The Order Execution Policy (OEP) must be elevated from a static, compliance-driven document to a dynamic, operational framework that guides the firm’s execution strategy. In the post-RTS 28 world, the OEP is the central document that articulates how the firm delivers on its best execution obligation. It must be a detailed, evidence-based, and regularly updated resource that can be presented to clients and regulators to demonstrate the rigor of the firm’s approach.

The Order Execution Policy evolves from a static disclosure to the dynamic, central nervous system of the firm’s execution strategy.

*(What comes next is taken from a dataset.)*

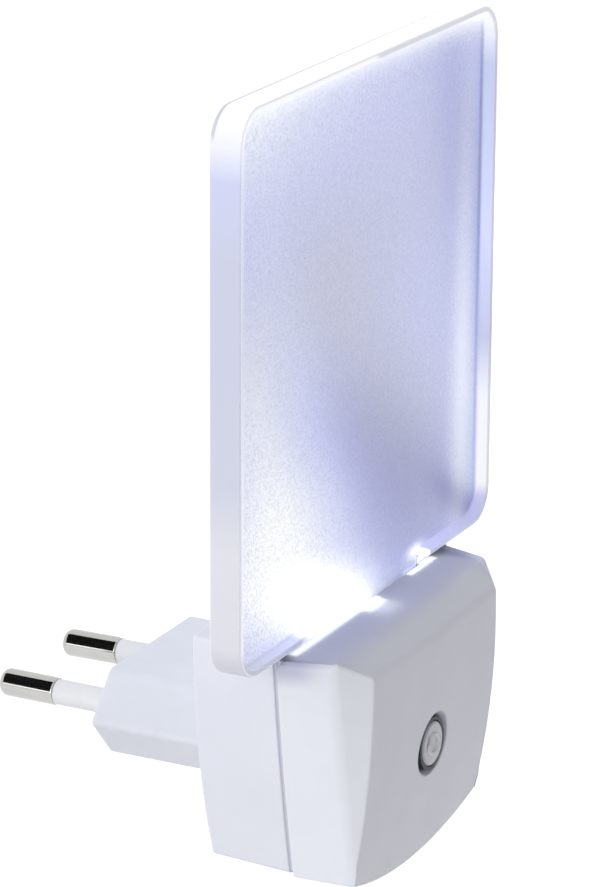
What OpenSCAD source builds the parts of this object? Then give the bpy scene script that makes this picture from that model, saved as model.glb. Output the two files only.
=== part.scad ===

Key strategic enhancements to the OEP should include:

  • Granular Venue Analysis ▴ The policy must go beyond simply listing potential venues. It should detail the specific criteria used to select and approve each venue for different instrument classes. This analysis must be supported by both quantitative data (execution quality metrics) and qualitative factors (e.g. financial stability, operational resilience, conflict of interest management).
  • Justification for Single-Venue Strategies ▴ If the firm uses a single execution venue for a particular class of instruments, the OEP must contain a robust justification, supported by data, demonstrating how this approach consistently delivers the best possible result for clients. This justification must be reviewed and re-validated regularly.
  • Smart Order Router (SOR) Logic ▴ For firms using SOR technology, the OEP should clearly explain the logic and parameters governing the routing decisions. It should detail how the SOR is configured to prioritize the execution factors (price, cost, speed, likelihood of execution) for different order types and client categories.
  • Conflict of Interest Management ▴ The policy must explicitly address how potential conflicts of interest are identified, managed, and mitigated. This is particularly important when executing on affiliated venues or dealing on own account. The framework must demonstrate that client interests are always placed first.
  • Review and Update Triggers ▴ The OEP must define the specific events that would trigger a review of the policy and the firm’s execution arrangements. These should include material changes in market structure, the addition or removal of a key venue, a consistent degradation in execution quality from a particular venue, or the availability of new data sources like the Consolidated Tape.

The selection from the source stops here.